--- begin ---

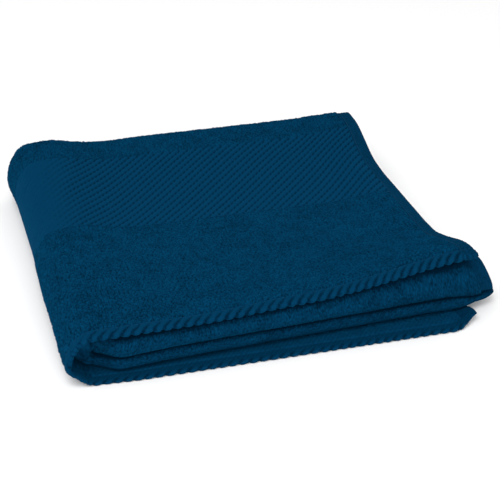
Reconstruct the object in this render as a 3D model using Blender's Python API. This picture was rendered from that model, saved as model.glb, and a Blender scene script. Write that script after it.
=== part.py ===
"""Terry hand towel, folded into quarters along its length and then in half like a book.

Metres, +Z up. The towel lies on z = 0 with its end hems towards -Y, the half fold towards -X and the
sewn side hems towards +X. Its origin is at the middle of its box, on the surface it lies on.

The cloth is laid out once, as strips of a profile in the plane (y, n), where n is the distance from
the middle plane of the pile. Each strip is swept along the two halves: straight runs lie at z_mid +- n,
and at the half fold the same profile turns round the edge line x = 0, z_mid.
"""
import math

import bmesh
import bpy
from mathutils import Vector

# Cloth
CLOTH_T = 0.0040          # terry with its loops on both faces
BORDER_T = 0.0034         # corded border, woven without loops
HEM_T = 0.0026            # turned and sewn hem
PITCH = 0.0047            # from one layer of the pile to the next

# Outer layer, measured from the half fold and from its end hem's edge
LEG_X = 0.226             # half fold to side hem's edge
LEG_Y = 0.245             # end hem's edge to the start of the back fold
END_HEM_W = 0.008
SIDE_HEM_W = 0.0095
BORDER_W = 0.093
BORDER_BACK = 0.027       # corded border to the back fold

# Inner layers
END_STEP = 0.005          # each inner layer's side edge shows this much beyond the next outer one
TUCK_BACK = 0.014         # the tucked end's hem lies this far behind the outer hem's edge
FRONT_FOLD_BACK = 0.010   # the round front fold lies this far behind the outer hem's edge
ASKEW_FRONT = 0.011       # the inner layers lie askew: their front falls back by this much at +X
ASKEW_SIDE = 0.017        # and their side edge comes in by this much at the back

# Shape as it lies
CORNER_LIFT = 0.008       # the top layer's free corner stands up

# Sewing
SEAM_INSET = 0.0015       # thread to the inner edge of its hem
THREAD_W = 0.0008
THREAD_T = 0.00035

GAP = 0.0003              # between pieces that touch
PIVOT_OUT = 0.0002        # hinge line outside the half fold's skin

# Mesh steps
LEG_STEPS = 8
RUN_STEPS = 4
TURN_STEPS = 8

OUTER, TUCKED, THIRD, CORE = 3.5, 2.5, 1.5, 0.5      # layers, in pitches from the middle plane
BACK_CENTRE = (OUTER + CORE) / 2 * PITCH             # both back folds turn about this line
OUTER_SKIN = OUTER * PITCH + CLOTH_T / 2
MID_Z = OUTER_SKIN + GAP / 2
BACK_Y = LEG_Y + (OUTER - CORE) / 2 * PITCH + CLOTH_T / 2
FRONT_FOLD_Y = FRONT_FOLD_BACK + PITCH / 2 + CLOTH_T / 2
LEFT_X = -OUTER_SKIN
CORE_X = LEG_X + 3 * END_STEP
RIGHT_X = CORE_X * (1 - ASKEW_SIDE / LEG_X * FRONT_FOLD_BACK / LEG_Y)      # front fold's outer corner
CENTRE = Vector(((LEFT_X + RIGHT_X) / 2, BACK_Y / 2, 0.0))
PIVOT = Vector((LEFT_X - PIVOT_OUT, BACK_Y / 2, MID_Z))

COLOURS = {
    "terry": ((0.0012, 0.036, 0.090, 1.0), 0.95),
    "border": ((0.0015, 0.041, 0.100, 1.0), 0.80),
    "hem": ((0.0017, 0.039, 0.096, 1.0), 0.82),
    "thread": ((0.0020, 0.045, 0.110, 1.0), 0.60),
}


def clear_scene():
    for item in list(bpy.data.objects):
        bpy.data.objects.remove(item)


def make_material(name):
    colour, roughness = COLOURS[name]
    material = bpy.data.materials.new(name)
    material.use_nodes = True
    shader = material.node_tree.nodes["Principled BSDF"]
    shader.inputs["Base Color"].default_value = colour
    shader.inputs["Roughness"].default_value = roughness
    shader.inputs["Metallic"].default_value = 0.0
    material.diffuse_color = colour
    return material


def make_empty(name, place):
    empty = bpy.data.objects.new(name, None)
    empty.location = place
    bpy.context.scene.collection.objects.link(empty)
    return empty


def smooth(value):
    value = min(max(value, 0.0), 1.0)
    return value * value * (3.0 - 2.0 * value)


def flat(x, y):
    """How far a layer's point at (x, y) lies from the plain pile: nowhere, for a layer that lies true."""
    return Vector((0.0, 0.0, 0.0))


def corner_up(x, y):
    """The top layer rises towards its free front corner."""
    return Vector((0.0, 0.0, CORNER_LIFT * smooth(x / LEG_X) ** 2 * smooth(1.0 - y / LEG_Y)))


def askew(x, y):
    """The inner layers turn a little about the back of the half fold."""
    back = min(max(y / LEG_Y, 0.0), 1.0)
    along = x / LEG_X
    return Vector((-ASKEW_SIDE * along * back, ASKEW_FRONT * along * (1.0 - back), 0.0))


def straight(y_from, y_to, n, steps=RUN_STEPS):
    """Flat run of a profile: rows of (y, n, normal y, normal n)."""
    span = y_to - y_from
    return [(y_from + span * i / steps, n, 0.0, math.copysign(1.0, span)) for i in range(steps + 1)]


def turn(y, n, radius, start, end, side):
    """Round run of a profile about (y, n), from one angle to another, in degrees."""
    rows = []
    for i in range(TURN_STEPS + 1):
        angle = math.radians(start + (end - start) * i / TURN_STEPS)
        c, s = math.cos(angle), math.sin(angle)
        rows.append((y + radius * c, n + radius * s, side * c, side * s))
    return rows


def joined(*runs):
    """One profile from runs that meet end to end, without the doubled rows."""
    rows = list(runs[0])
    for run in runs[1:]:
        rows.extend(run[1:])
    return rows


def along_leg(x_from, x_to, steps=LEG_STEPS):
    return [x_from + (x_to - x_from) * i / steps for i in range(steps + 1)]


def round_fold():
    """Stations of the quarter turn at the half fold, as negative angles."""
    return [-math.pi / 2 * (1 - i / TURN_STEPS) for i in range(TURN_STEPS + 1)]


def place(side, station, y, n, lie):
    """Point of the folded towel: station is x along a leg, or minus the angle round the half fold."""
    if station >= 0.0:
        spot = Vector((station, y, MID_Z + side * (GAP / 2 + n))) + lie(station, y)
    else:
        spot = Vector((n * math.sin(station), y, MID_Z + side * (GAP / 2 + n * math.cos(station))))
    return spot - CENTRE


class Half:
    """One half of the folded towel: its pieces hang on an empty at its joint."""

    def __init__(self, name, side, joint, materials):
        self.name = name
        self.side = side
        self.empty = make_empty(name + "_half", joint)
        self.materials = materials

    def strip(self, name, kind, rows, thickness, stations, lie=flat, shift=0.0):
        """Closed strip of cloth: a profile with a thickness, swept along its stations."""
        mesh = bpy.data.meshes.new(self.name + "_" + name)
        cloth = bmesh.new()
        origin = self.empty.location
        skins = []
        for station in stations:
            line = []
            for y, n, ny, nn in rows:
                pair = []
                for depth in (shift + thickness / 2, shift - thickness / 2):
                    point = place(self.side, station, y + ny * depth, n + nn * depth, lie)
                    pair.append(cloth.verts.new(point - origin))
                line.append(pair)
            skins.append(line)
        last_row = len(rows) - 1
        for near, far in zip(skins, skins[1:]):
            for j in range(last_row):
                for k in (0, 1):
                    cloth.faces.new((near[j][k], near[j + 1][k], far[j + 1][k], far[j][k]))
            for j in (0, last_row):
                cloth.faces.new((near[j][0], near[j][1], far[j][1], far[j][0]))
        for line in (skins[0], skins[-1]):
            for j in range(last_row):
                cloth.faces.new((line[j][0], line[j][1], line[j + 1][1], line[j + 1][0]))
        bmesh.ops.recalc_face_normals(cloth, faces=cloth.faces)
        cloth.to_mesh(mesh)
        cloth.free()
        mesh.materials.append(self.materials[kind])
        piece = bpy.data.objects.new(self.name + "_" + name, mesh)
        piece.parent = self.empty
        bpy.context.scene.collection.objects.link(piece)
        mesh.shade_smooth()
        mesh.set_sharp_from_angle(angle=math.radians(35))
        return piece


def end_zones(edge, layer):
    """The zones of an end of the towel, from its hem's edge to the back: (name, kind, thickness, rows)."""
    n = layer * PITCH
    border_to = edge + LEG_Y - BORDER_BACK
    border_from = border_to - BORDER_W
    hem_to = edge + END_HEM_W
    return [
        ("end_hem", "hem", HEM_T, straight(edge, hem_to, n, 1)),
        ("terry_front", "terry", CLOTH_T, straight(hem_to + GAP, border_from - GAP, n)),
        ("border", "border", BORDER_T, straight(border_from, border_to, n)),
        ("terry_back", "terry", CLOTH_T, straight(border_to + GAP, LEG_Y - GAP, n, 1)),
    ]


def build_outer_layer(half):
    """Layer with the visible end hem and corded border, and the back fold that it runs into."""
    lie = corner_up if half.side > 0 else flat
    n = OUTER * PITCH
    terry_to_x = LEG_X - SIDE_HEM_W - GAP
    back_turn = turn(LEG_Y, BACK_CENTRE, n - BACK_CENTRE, 90.0, -90.0, 1.0)
    for name, kind, thickness, rows in end_zones(0.0, OUTER) + [("back_fold", "terry", CLOTH_T, back_turn)]:
        to_x = LEG_X if name == "end_hem" else terry_to_x
        half.strip("outer_" + name, kind, rows, thickness, along_leg(GAP, to_x), lie)
        half.strip("turn_" + name, kind, rows, thickness, round_fold())
    side_rows = straight(END_HEM_W + GAP, LEG_Y, n, 2 * RUN_STEPS)
    side_x = along_leg(LEG_X - SIDE_HEM_W, LEG_X, 1)
    half.strip("outer_side_hem", "hem", joined(side_rows, back_turn), HEM_T, side_x, lie)
    on_face = half.side * (HEM_T / 2 + GAP + THREAD_T / 2)
    seam_y = END_HEM_W - SEAM_INSET
    end_rows = straight(seam_y - THREAD_W, seam_y, n, 1)
    stations = round_fold() + along_leg(GAP, LEG_X)
    half.strip("end_hem_seam", "thread", end_rows, THREAD_T, stations, lie, on_face)
    seam_x = LEG_X - SIDE_HEM_W + SEAM_INSET
    side_seam_x = along_leg(seam_x, seam_x + THREAD_W, 1)
    half.strip("side_hem_seam", "thread", side_rows, THREAD_T, side_seam_x, lie, on_face)


def inner_legs(half, name, rows, edge_x):
    """An inner layer's terry and the side hem at its free edge."""
    hem_x = edge_x - SIDE_HEM_W
    half.strip(name + "_terry", "terry", rows, CLOTH_T, along_leg(GAP, hem_x - GAP), askew)
    half.strip(name + "_side_hem", "hem", rows, HEM_T, along_leg(hem_x, edge_x, 1), askew)


def build_tucked_layer(half):
    """Layer with the towel's other end, tucked in behind the outer hem."""
    n = TUCKED * PITCH
    edge_x = LEG_X + END_STEP
    hem_x = edge_x - SIDE_HEM_W
    for name, kind, thickness, rows in end_zones(TUCK_BACK, TUCKED):
        to_x = edge_x if name == "end_hem" else hem_x - GAP
        half.strip("tucked_" + name, kind, rows, thickness, along_leg(GAP, to_x), askew)
    side_rows = straight(TUCK_BACK + END_HEM_W + GAP, LEG_Y - GAP, n)
    half.strip("tucked_side_hem", "hem", side_rows, HEM_T, along_leg(hem_x, edge_x, 1), askew)
    turn_rows = straight(TUCK_BACK, LEG_Y - GAP, n)
    half.strip("turn_tucked_layer", "terry", turn_rows, CLOTH_T, round_fold())


def build_inner_layers(half):
    """The two plain layers, the fold that joins them at the front and the inner fold at the back."""
    third, core = THIRD * PITCH, CORE * PITCH
    third_x = LEG_X + 2 * END_STEP
    third_rows = straight(FRONT_FOLD_Y + GAP, LEG_Y - GAP, third)
    core_rows = straight(LEG_Y - GAP, FRONT_FOLD_Y + GAP, core)
    front_turn = turn(FRONT_FOLD_Y, PITCH, PITCH - core, -90.0, -270.0, 1.0)
    inner_turn = turn(LEG_Y, BACK_CENTRE, BACK_CENTRE - third, -90.0, 90.0, -1.0)
    inner_legs(half, "third", third_rows, third_x)
    inner_legs(half, "core", core_rows, CORE_X)
    half.strip("front_fold", "terry", front_turn, CLOTH_T, along_leg(GAP, CORE_X), askew)
    half.strip("inner_back_fold", "terry", inner_turn, CLOTH_T, along_leg(GAP, third_x), askew)
    half.strip("turn_third_layer", "terry", joined(third_rows, inner_turn), CLOTH_T, round_fold())
    half.strip("turn_core_layer", "terry", joined(core_rows, front_turn), CLOTH_T, round_fold())


clear_scene()
cloth_materials = {kind: make_material(kind) for kind in COLOURS}
halves = [
    Half("lower", -1.0, Vector((0.0, 0.0, 0.0)), cloth_materials),
    Half("upper", 1.0, PIVOT - CENTRE, cloth_materials),
]
for towel_half in halves:
    build_outer_layer(towel_half)
    build_tucked_layer(towel_half)
    build_inner_layers(towel_half)
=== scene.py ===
import math

import bpy
import numpy as np
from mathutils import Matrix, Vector


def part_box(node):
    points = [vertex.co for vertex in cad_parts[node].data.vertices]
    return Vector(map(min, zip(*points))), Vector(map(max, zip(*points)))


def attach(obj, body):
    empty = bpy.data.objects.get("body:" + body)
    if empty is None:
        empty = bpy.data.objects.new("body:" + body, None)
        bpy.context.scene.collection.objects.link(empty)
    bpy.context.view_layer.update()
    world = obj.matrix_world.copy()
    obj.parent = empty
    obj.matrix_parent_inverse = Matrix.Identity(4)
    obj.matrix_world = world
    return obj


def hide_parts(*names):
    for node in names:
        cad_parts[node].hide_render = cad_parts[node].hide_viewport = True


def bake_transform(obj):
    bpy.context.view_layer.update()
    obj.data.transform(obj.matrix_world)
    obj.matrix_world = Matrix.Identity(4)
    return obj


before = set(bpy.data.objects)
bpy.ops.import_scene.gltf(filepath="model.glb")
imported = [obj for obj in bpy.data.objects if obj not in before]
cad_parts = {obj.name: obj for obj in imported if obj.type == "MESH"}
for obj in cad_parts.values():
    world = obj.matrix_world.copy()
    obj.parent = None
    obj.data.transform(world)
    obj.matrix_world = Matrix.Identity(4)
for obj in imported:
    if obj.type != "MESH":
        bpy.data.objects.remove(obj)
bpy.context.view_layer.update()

bpy.ops.object.select_all(action="DESELECT")

# ---------------------------------------------------------------------------------------------------
# Outer terry. The towel is one length of cotton, woven with loops on both faces. It is folded into
# quarters along its length and then in half, so one profile of layers runs along both halves and turns
# round the half fold. Each stretch is laid out flat in millimetres, gets its loops, and is folded.
# ---------------------------------------------------------------------------------------------------
MM = 0.001
CAD_GAP = 0.3                                 # the frame's solids stay this far apart


def cad_mm(node):
    """Lowest and highest corner of one of the frame's solids, in millimetres."""
    low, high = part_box(node)
    return np.array(low) / MM, np.array(high) / MM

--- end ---

◆ TASK STATEMENT ◆
Quote the data above from the line containing "front_turn = turn(FRONT_FOLD_Y, PITCH, PITCH" to the line containing "for node in", inclusive, and stop.

◆ REPLY ◆
    front_turn = turn(FRONT_FOLD_Y, PITCH, PITCH - core, -90.0, -270.0, 1.0)
    inner_turn = turn(LEG_Y, BACK_CENTRE, BACK_CENTRE - third, -90.0, 90.0, -1.0)
    inner_legs(half, "third", third_rows, third_x)
    inner_legs(half, "core", core_rows, CORE_X)
    half.strip("front_fold", "terry", front_turn, CLOTH_T, along_leg(GAP, CORE_X), askew)
    half.strip("inner_back_fold", "terry", inner_turn, CLOTH_T, along_leg(GAP, third_x), askew)
    half.strip("turn_third_layer", "terry", joined(third_rows, inner_turn), CLOTH_T, round_fold())
    half.strip("turn_core_layer", "terry", joined(core_rows, front_turn), CLOTH_T, round_fold())


clear_scene()
cloth_materials = {kind: make_material(kind) for kind in COLOURS}
halves = [
    Half("lower", -1.0, Vector((0.0, 0.0, 0.0)), cloth_materials),
    Half("upper", 1.0, PIVOT - CENTRE, cloth_materials),
]
for towel_half in halves:
    build_outer_layer(towel_half)
    build_tucked_layer(towel_half)
    build_inner_layers(towel_half)
=== scene.py ===
import math

import bpy
import numpy as np
from mathutils import Matrix, Vector


def part_box(node):
    points = [vertex.co for vertex in cad_parts[node].data.vertices]
    return Vector(map(min, zip(*points))), Vector(map(max, zip(*points)))


def attach(obj, body):
    empty = bpy.data.objects.get("body:" + body)
    if empty is None:
        empty = bpy.data.objects.new("body:" + body, None)
        bpy.context.scene.collection.objects.link(empty)
    bpy.context.view_layer.update()
    world = obj.matrix_world.copy()
    obj.parent = empty
    obj.matrix_parent_inverse = Matrix.Identity(4)
    obj.matrix_world = world
    return obj


def hide_parts(*names):
    for node in names:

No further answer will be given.